Le FMI bloque aussi les recrutements dans la fonction publique, alors que l’UGTT, les mouvements sociaux ou les écoles publiques demandent des milliers de postes. Des enseignants suppléants occupent les locaux des délégations de plusieurs régions et revendiquent leur titularisation. Le gouvernement qui recrute au compte-gouttes, pour ne pas renier son accord avec le FMI, ne peut plus contenir la colère par le seul abrutissement de sa propagande. La répression redevient donc explicite et les confrontations reprennent lors de manifestations nocturnes dans certaines régions (Thala, Kasserine, Menzel Bouzayenne, Maknassy) et dans certaines banlieues de Tunis telles que Cité Tadhamon et Sidi Hacine à Tunis.
La coalition entre les islamistes (Ennahdha) et les libéraux modernistes (Nidaa Tounes) se basait sur un soutien mutuel et sur un encouragement des États impérialistes (EU et UE), et des États réactionnaires arabes, notamment l’Arabie Saoudite, le Qatar et les Émirats arabes unis. Nidaa Tounes, harcelé et vidé par les manœuvres d'Ennahdha est en délitement de plus en plus profond. Le parti du président Béji Caïd Sebsi, porté majoritaire en 2014, a explosé en trois groupes. Sebsi perd de plus en plus d’autorité et son chef du gouvernement (Youcef Chahed), fort du soutien des islamistes, est sorti du parti et a formé un nouveau groupe parlementaire.
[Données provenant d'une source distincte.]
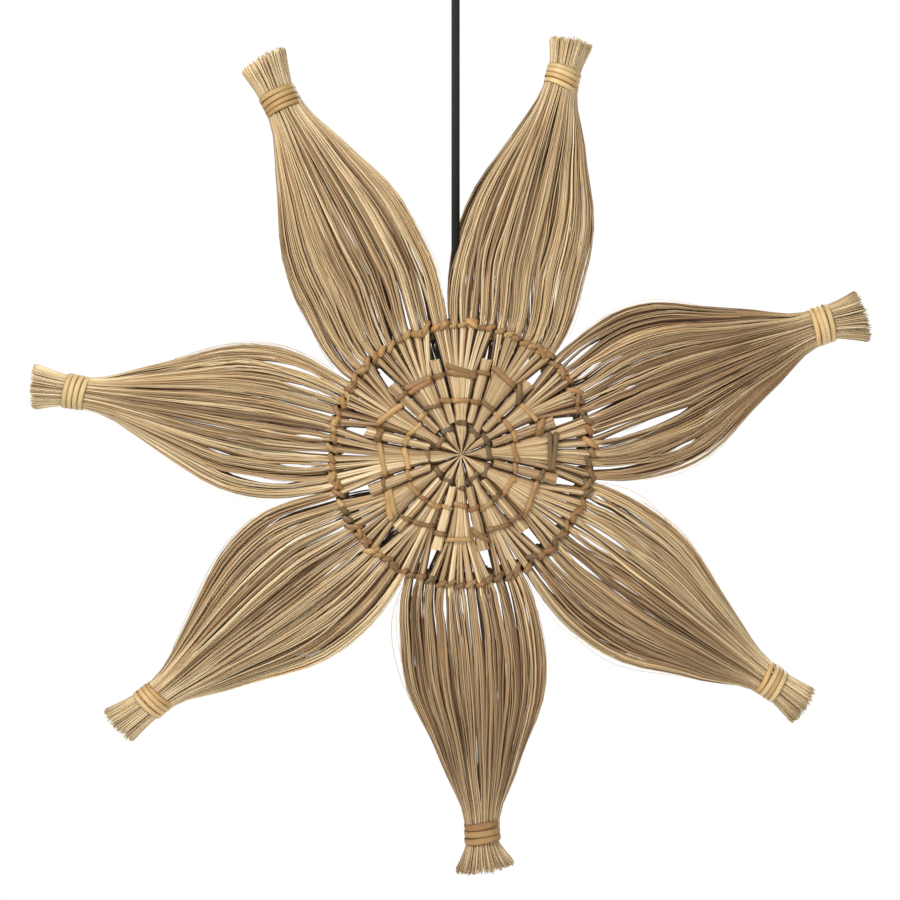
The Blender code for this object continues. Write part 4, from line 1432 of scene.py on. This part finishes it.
class STRAWSTAR_OT_spokes(bpy.types.Operator):
    """Make the twelve spokes of each face out of broad stems"""

    bl_idname = "straw_star.spokes"
    bl_label = "Spokes"

    def execute(self, context):
        settings = context.scene.straw_star_straw
        material = fibre_material("spoke_straw", settings, straw_scale, 0.58, 0.18)
        for face, side in faces:
            rng = np.random.default_rng([21, int(side > 0)])
            made = [spoke_fibres(settings, number, side, rng) for number in range(spacer_count)]
            piece = fibre_piece(face + "_spokes_straw", rng, *map(np.concatenate, zip(*made)))
            finish_piece(piece, material, (face + "_spokes",))
        return {"FINISHED"}


class STRAWSTAR_OT_spacers(bpy.types.Operator):
    """Make the short cut bundles between the spokes"""

    bl_idname = "straw_star.spacers"
    bl_label = "Cut bundles"

    def execute(self, context):
        settings = context.scene.straw_star_straw
        material = fibre_material("cut_straw", settings, straw_scale, 0.58, 0.16)
        for face, side in faces:
            for number in range(spacer_count):
                rng = np.random.default_rng([31, number, int(side > 0)])
                name = f"{face}_spacer_{number + 1}"
                fibres = spacer_fibres(settings, number, side, rng)
                piece = fibre_piece(name + "_straw", rng, *fibres)
                finish_piece(piece, material, (name,))
        return {"FINISHED"}


class STRAWSTAR_OT_strays(bpy.types.Operator):
    """Make the single stray fibres on and beside the petals"""

    bl_idname = "straw_star.strays"
    bl_label = "Stray fibres"

    def execute(self, context):
        settings = context.scene.straw_star_straw
        material = fibre_material("stray_straw", settings, straw_scale, 0.62, 0.10)
        for face, side in faces:
            rng = np.random.default_rng([61, int(side > 0)])
            fibres = stray_fibres(settings, side, rng)
            finish_piece(fibre_piece(face + "_stray_fibres", rng, *fibres), material)
        return {"FINISHED"}


class STRAWSTAR_OT_hoops(bpy.types.Operator):
    """Make the cane hoops behind the straw"""

    bl_idname = "straw_star.hoops"
    bl_label = "Hoops"

    def execute(self, context):
        material = cane_material(context.scene.straw_star_lashing)
        for face, _ in faces:
            hoop_piece(face + "_cane_hoop", face + "_hoop", hoop_radius, material)
            for number in (1, 2):
                name, node = f"{face}_inner_cane_hoop_{number}", f"{face}_inner_hoop_{number}"
                hoop_piece(name, node, inner_hoop_radius, material)
        return {"FINISHED"}


class STRAWSTAR_OT_lashings(bpy.types.Operator):
    """Lash strands, spokes and cut bundles to the hoops with flat strip"""

    bl_idname = "straw_star.lashings"
    bl_label = "Lashings"

    def execute(self, context):
        settings = context.scene.straw_star_lashing
        material = fibre_material("lashing_strip", settings, strip_scale, 0.55, 0.14)
        makers = (("ring", ring_lashings), ("spoke", spoke_lashings), ("spacer", spacer_lashings))
        for face, side in faces:
            for name, maker in makers:
                rng = np.random.default_rng([41, len(name), int(side > 0)])
                loops = maker(side, rng)
                loops_piece(f"{face}_{name}_lashings", loops, settings, material, rng)
        return {"FINISHED"}


class STRAWSTAR_OT_ties(bpy.types.Operator):
    """Wind the tie strips round the seven tips"""

    bl_idname = "straw_star.ties"
    bl_label = "Tip ties"

    def execute(self, context):
        settings = context.scene.straw_star_lashing
        material = fibre_material("tie_strip", settings, strip_scale, 0.50, 0.10)
        for index in range(petal_count):
            tie_piece(index, material, np.random.default_rng([51, index]))
        return {"FINISHED"}


class STRAWSTAR_OT_hanging(bpy.types.Operator):
    """Make the ceiling fitting, the cord, the lamp holder and the bracket's finish"""

    bl_idname = "straw_star.hanging"
    bl_label = "Cord and holder"

    def execute(self, context):
        settings = context.scene.straw_star_hanging
        plastic = moulded_material("black_moulding", settings.black, 0.42)
        cord_piece(braid_material(settings), fitting_piece(plastic))
        holder_piece(plastic)
        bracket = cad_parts["holder_bracket"]
        bracket.data.materials.clear()
        bracket.data.materials.append(moulded_material("black_paint", settings.black, 0.34))
        return {"FINISHED"}


class STRAWSTAR_OT_stage(bpy.types.Operator):
    """Set the camera, the soft lights, the surround and the floor"""

    bl_idname = "straw_star.stage"
    bl_label = "Stage"

    def execute(self, context):
        settings = context.scene.straw_star_stage
        scene = context.scene
        scene.view_settings.view_transform = "Standard"
        scene.world = white_surround(settings.surround)

        deselect()
        bpy.ops.mesh.primitive_plane_add(
            size=settings.floor_size, location=(0.0, 0.0, settings.floor_height))
        floor = context.object
        floor.name = "floor"
        floor.data.materials.append(floor_material())

        add_light("key_light", (-1.0, -1.35, 1.25), 0.9, settings.key)
        add_light("fill_light", (1.2, -1.4, 0.1), 1.2, settings.key * 0.22)
        add_light("back_light", (0.9, 1.5, 1.1), 1.2, settings.key * 0.55)

        camera = bpy.data.cameras.new("camera")
        camera.sensor_width = 36.0
        camera.lens = camera.sensor_width * settings.camera_distance / settings.frame_width
        view = bpy.data.objects.new("camera", camera)
        view.location = (
            star_x - settings.camera_left, -settings.camera_distance, star_z + settings.camera_up)
        view.rotation_euler = (math.radians(90.0), 0.0, 0.0)
        scene.collection.objects.link(view)
        scene.camera = view
        return {"FINISHED"}


class STRAWSTAR_PT_panel(bpy.types.Panel):
    """Straw star"""

    bl_idname = "STRAWSTAR_PT_panel"
    bl_label = "Straw star"
    bl_space_type = "VIEW_3D"
    bl_region_type = "UI"
    bl_category = "Straw star"

    def draw(self, context):
        for name in setting_groups:
            group = getattr(context.scene, name)
            box = self.layout.box()
            for key in group.__annotations__:
                box.prop(group, key)
        for operator in operators:
            self.layout.operator(operator.bl_idname)


setting_groups = {
    "straw_star_straw": StrawSettings,
    "straw_star_lashing": LashingSettings,
    "straw_star_hanging": HangingSettings,
    "straw_star_stage": StageSettings,
}
operators = (
    STRAWSTAR_OT_stage, STRAWSTAR_OT_hanging, STRAWSTAR_OT_hoops, STRAWSTAR_OT_spokes,
    STRAWSTAR_OT_spacers, STRAWSTAR_OT_petals, STRAWSTAR_OT_strays, STRAWSTAR_OT_lashings,
    STRAWSTAR_OT_ties)
classes = (*setting_groups.values(), *operators, STRAWSTAR_PT_panel)


def register():
    for item in classes:
        bpy.utils.register_class(item)
    for name, group in setting_groups.items():
        setattr(bpy.types.Scene, name, bpy.props.PointerProperty(type=group))


def unregister():
    for name in setting_groups:
        delattr(bpy.types.Scene, name)
    for item in reversed(classes):
        bpy.utils.unregister_class(item)


def main():
    """Make every piece."""
    register()
    for operator in operators:
        group, name = operator.bl_idname.split(".")
        getattr(getattr(bpy.ops, group), name)()


if __name__ == "__main__":
    main()
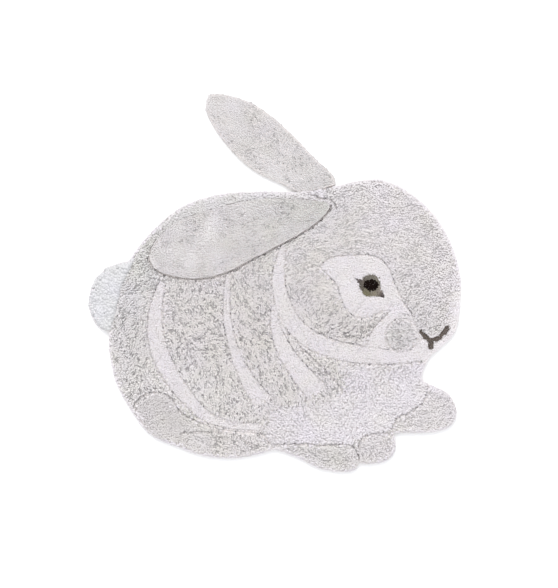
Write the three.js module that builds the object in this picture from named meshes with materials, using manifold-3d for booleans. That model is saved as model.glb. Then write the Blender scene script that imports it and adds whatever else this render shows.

Cette défection achève Nidaa Tounes et affaibli encore plus Sebsi, obligé d'annoncer la dissociation de son alliance avec Ennahdha.
La polémique autour de cette scission est rendue publique depuis le mois dernier. Un signe que la campagne électorale pour les élections législatives et présidentielle, prévues pour la fin de 2019, débute très tôt. Par ailleurs, les islamistes subissent de plus en plus la pression du Comité des avocats qui réclame la vérité à propos des assassinats de Chokri Belaïd et Mohamed Brahmi. Les deux leaders du Front Populaire, coalition des partis de gauche, avait été assassinés en 2013 dans des circonstances encore non-élucidés. Ce Comité a enfin pu mettre la main sur certaines preuves qui démontrent non seulement l’implication de d'Ennahdha dans ces meurtres, mais aussi dans d’autres crimes d’espionnage et d’infiltration au sein de l'armée et de la police.
Alors que les politiques se battent déjà en vue des futures campagnes électorales, les mouvements sociaux se multiplient et prennent des formes de plus en plus diverses. Des milliers de fonctionnaires en grève, des jeunes qui occupent des administrations ou les voies ferrées. Des manifestations pas toujours pacifiques se multiplient alors que les médias les qualifient systématiquement « d'incidents » ou de « fait divers ». Une pauvreté sans précédent pousse des couches et des classes sociales toujours plus larges à se rebeller. Au même moment, la crise du pouvoir est désormais à son paroxysme. Elle rend d'autant plus probable un nouveau cycle de luttes sociales généralisées.
Mohamed Amami
Écrivain, ancien instituteur membre de la fédération de l'enseignement primaire de l'UGTT.